L’éthique de la parole

Pramoedya ne cherchait ni la provocation gratuite ni le sensationnalisme. Il défendait une parole juste, une parole droite, tournée vers la dignité humaine. Pour lui, l’écrivain avait une responsabilité éthique : ne pas mentir, ne pas flatter, ne pas fuir. Il affirmait : « Il suffit de dire la vérité. » C’est là une forme de fidélité intellectuelle et morale, une fidélité à la complexité du réel, à la douleur des peuples, à la promesse de justice.

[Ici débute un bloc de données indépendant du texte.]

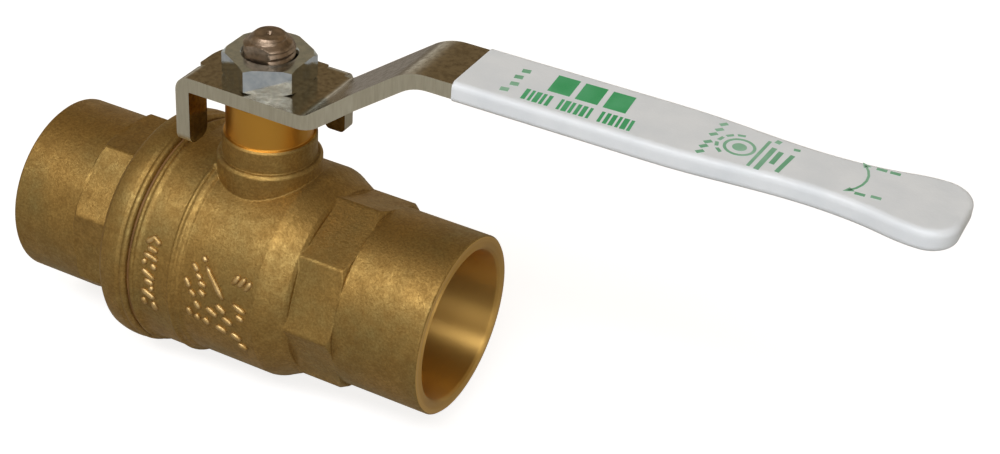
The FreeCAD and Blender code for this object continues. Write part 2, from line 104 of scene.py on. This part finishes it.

Contre l’amnésie organisée

Dans un monde saturé de communication éphémère et de récits imposés, l’écriture profonde devient une forme de résistance à l’amnésie collective. L’œuvre de Pramoedya, en ressuscitant les figures marginalisées de l’histoire, en donnant la parole aux colonisés, aux femmes, aux paysans, refuse la version officielle des vainqueurs. Il réécrit l’histoire d’en bas, avec les mots des humiliés.

L’écrivain comme passeur de liberté

Pour Pramoedya, écrire c’est aussi transmettre. Chaque mot devient une semence pour l’avenir. L’écrivain, par la rigueur de sa pensée et la force de son style, prépare un terrain pour que les générations futures puissent comprendre, se souvenir, et peut-être résister à leur tour. Il transforme la littérature en outil d’émancipation.

Un legs pour l’humanité

L’œuvre de Pramoedya dépasse l’Indonésie. Elle parle à toutes les sociétés confrontées à la répression, au mensonge d’État, à la défiguration de leur passé. Elle enseigne que la littérature, loin d’être un simple divertissement, peut devenir un espace de lutte et de vérité. Elle rappelle que l’écrivain ne vit pas pour lui-même, mais pour ceux qui ne peuvent pas parler, pour ceux qui viendront après.

Écrire pour l’éternité

Écrire pour l’éternité, ce n’est pas rechercher l’immortalité personnelle. C’est inscrire sa parole dans le grand récit de la dignité humaine. C’est refuser de taire l’injustice. C’est donner voix à la souffrance, au rêve, à la résistance. C’est oser regarder l’histoire en face. Pramoedya Ananta Toer nous a laissé une œuvre vibrante, douloureuse et lumineuse. Elle nous appelle, aujourd’hui encore, à écrire avec honnêteté, avec courage, avec fidélité à la vérité.